Die Vorteile einer gelebten Sicherheitskultur im Unternehmen liegen klar auf der Hand.

Vorteile fürs Unternehmen:

  • Minimierung der Wahrscheinlichkeit von Rückrufen
  • Produktion von SIL-Ready Produkten
  • Qualitätssteigerung

Vorteile für Mitarbeiter:

  • Stressreduzierung durch gemeinsame Vorgaben
  • Klare Rollenverteilungen
  • Bessere Einteilung der Arbeit
  • Viele praktische Checklisten und Tools aus Normen

Um allerdings wirklich etwas zu bewegen, müssen viele Prozesse im Unternehmen umgestellt werden. Vieles muss und wird sich verändern. Das ist positiv, weil glückliche Mitarbeiter und Teammitglieder nachweislich bessere Arbeit leisten. Natürlich ist der Initialaufwand erstmal groß und kostet Geld  – zugegeben – aber wieviel?

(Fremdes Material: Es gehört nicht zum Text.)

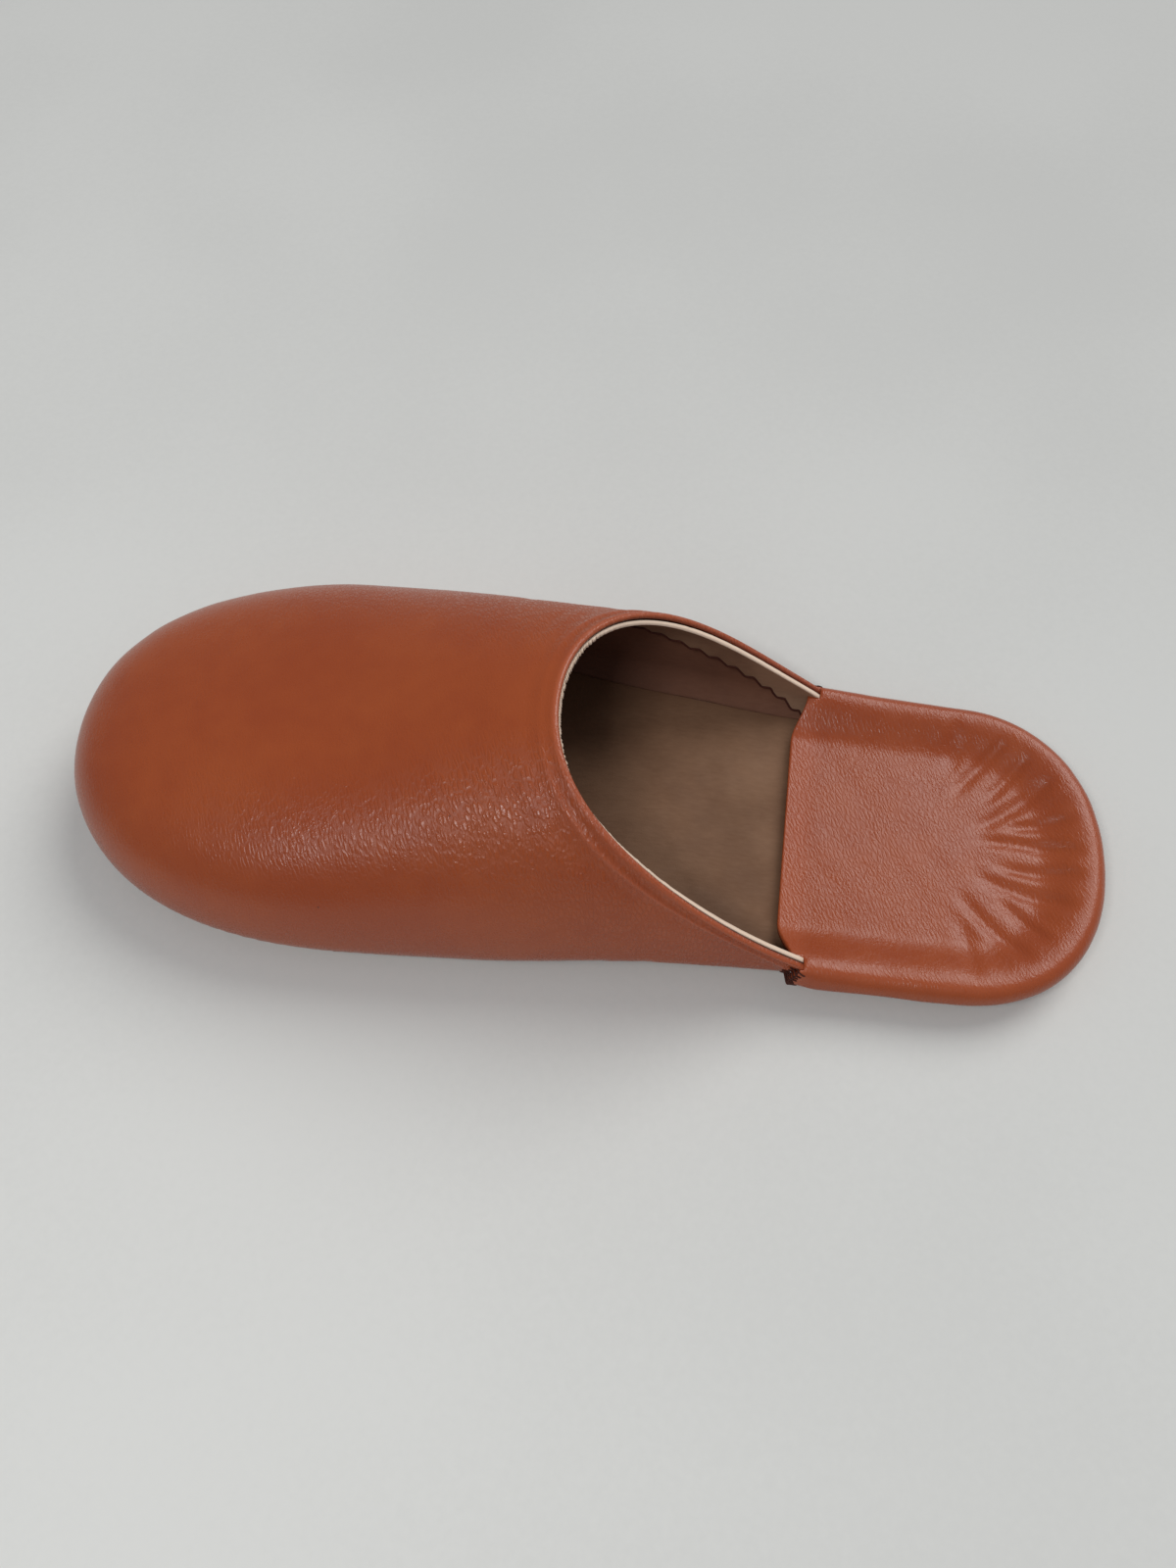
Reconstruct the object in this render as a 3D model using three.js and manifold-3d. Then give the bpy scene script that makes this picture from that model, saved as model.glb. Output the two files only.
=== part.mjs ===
// A leather babouche slipper with its back folded down: outsole, insole, one hollow upper
// (vamp and side wings) and the folded heel quarter. Millimetres, +Z up, +X to the toe,
// +Y to the left. The origin is under the middle of the shoe's length and width.
import * as THREE from "three";
import { mergeVertices } from "three/addons/utils/BufferGeometryUtils.js";
import Module from "manifold-3d";

const wasm = await Module();
wasm.setup();

// Driving dimensions of the last.
const LENGTH = 248;
const BALL_AT = 65; // widest station, behind the toe tip
const HEEL_AT = 212; // where the round of the heel begins
const SEAM_AT = 178; // side seam, where a wing ends
const THROAT_AT = 117.5; // foremost point of the topline
const OUTLINE_POWER = 2.2; // 2 is an ellipse, more is blunter
const TOPLINE_POWER = 1.9; // how round the throat is
const TOPLINE_END = 88; // degrees from the crown to the topline's end at the side seam
// Linear and cubic parts of the columns' spacing along the topline.
const TOPLINE_EASE = { linear: 0.3, cubic: 0.7 };

// Leather thicknesses and the gap between pieces.
const SOLE_THICK = 3.2;
const INSOLE_THICK = 1.5;
const WALL = 2;
const QUARTER_THICK = 2.2; // two layers of thin leather
const GAP = 0.3;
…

Mehr als Rückrufe, Entschädigungszahlungen für Schäden, Haftungsfragen und resignierte Mitarbeiter kosten? Das glaube ich nicht. Die wahre Herausforderung besteht in der Aufklärung und der Akzeptanz. Die Wandlung muss und kann auch nicht sofort und umfassend geschehen, schon allein weil Prozess- und Strukturveränderungen von Entscheidern und Führungskräften getroffen werden müssen. Es kann im kleinen anfangen, in dem man in die Softwareentwicklung schon mal das V-Modell einbindet, eine Risikoanalyse macht und oder den internen Prozess Stück für Stück anpasst und verändert. Work smarter not harder.